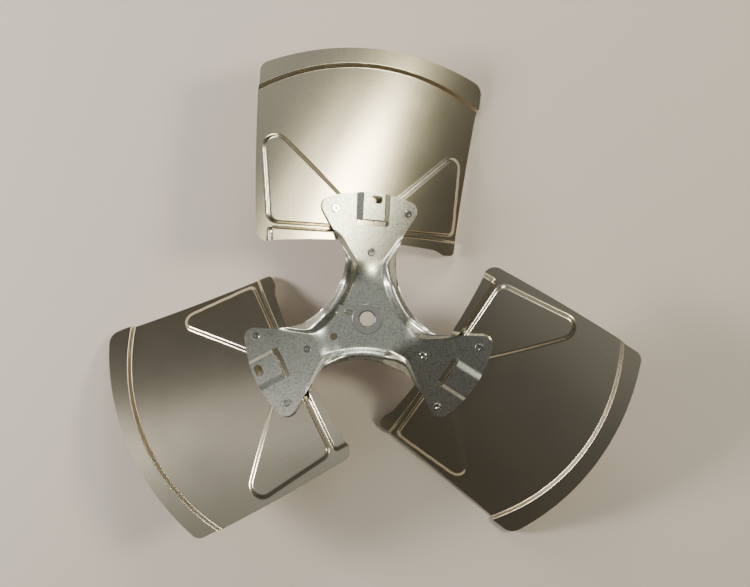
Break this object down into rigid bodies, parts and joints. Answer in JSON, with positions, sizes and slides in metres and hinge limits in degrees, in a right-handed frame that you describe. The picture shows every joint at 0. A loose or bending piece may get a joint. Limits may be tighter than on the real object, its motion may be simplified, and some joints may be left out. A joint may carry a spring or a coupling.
{
  "type": "propeller fan blade",
  "caption": "Propeller fan with broad stamped blades riveted under a twisted-arm spider plate, on a bored hub with a set screw.",
  "frame": {"origin": "on the bore's axis, in the plane that the spider's hub plate sits in on the hub's shoulder", "axes": "+Z along the bore's axis, towards the side that the rivets are clinched on; +Y along the first arm"},
  "size_m": [0.4536, 0.4143, 0.0885],
  "materials": {
    "galvanised_steel": "galvanised, with a fine mottled spangle and a soft sheen",
    "blade_aluminium": "mill finish with a faint rolling grain and a soft sheen",
    "rivet_steel": "zinc plated, softly bright",
    "hub_steel": "turned, zinc plated and a little dulled",
    "screw_steel": "zinc plated, softly bright"
  },
  "bodies": {
    "root": {"spider": "galvanised_steel", "blade_1": "blade_aluminium", "blade_2": "blade_aluminium", "blade_3": "blade_aluminium", "rivets_1": "rivet_steel", "rivets_2": "rivet_steel", "rivets_3": "rivet_steel", "hub": "hub_steel", "set_screw": "screw_steel"}
  },
  "joints": []
}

**Work to complete:**
Repeat the material above exactly.

**Result of the exercise:**
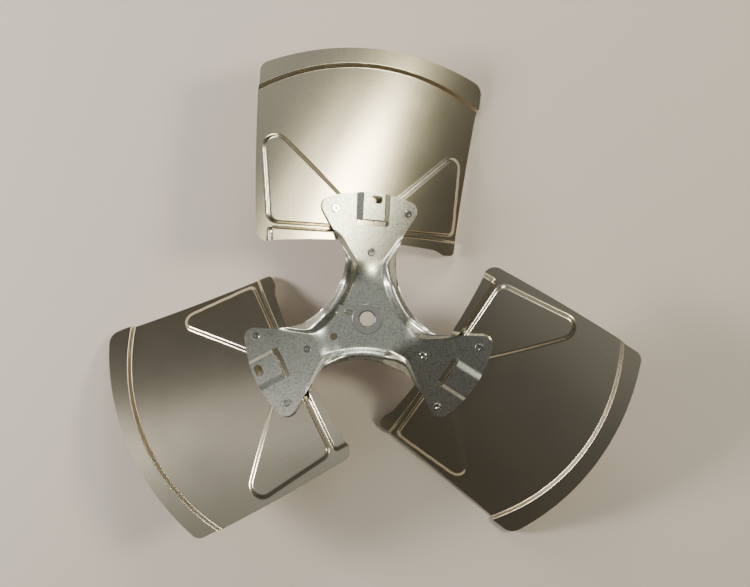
Break this object down into rigid bodies, parts and joints. Answer in JSON, with positions, sizes and slides in metres and hinge limits in degrees, in a right-handed frame that you describe. The picture shows every joint at 0. A loose or bending piece may get a joint. Limits may be tighter than on the real object, its motion may be simplified, and some joints may be left out. A joint may carry a spring or a coupling.
{
  "type": "propeller fan blade",
  "caption": "Propeller fan with broad stamped blades riveted under a twisted-arm spider plate, on a bored hub with a set screw.",
  "frame": {"origin": "on the bore's axis, in the plane that the spider's hub plate sits in on the hub's shoulder", "axes": "+Z along the bore's axis, towards the side that the rivets are clinched on; +Y along the first arm"},
  "size_m": [0.4536, 0.4143, 0.0885],
  "materials": {
    "galvanised_steel": "galvanised, with a fine mottled spangle and a soft sheen",
    "blade_aluminium": "mill finish with a faint rolling grain and a soft sheen",
    "rivet_steel": "zinc plated, softly bright",
    "hub_steel": "turned, zinc plated and a little dulled",
    "screw_steel": "zinc plated, softly bright"
  },
  "bodies": {
    "root": {"spider": "galvanised_steel", "blade_1": "blade_aluminium", "blade_2": "blade_aluminium", "blade_3": "blade_aluminium", "rivets_1": "rivet_steel", "rivets_2": "rivet_steel", "rivets_3": "rivet_steel", "hub": "hub_steel", "set_screw": "screw_steel"}
  },
  "joints": []
}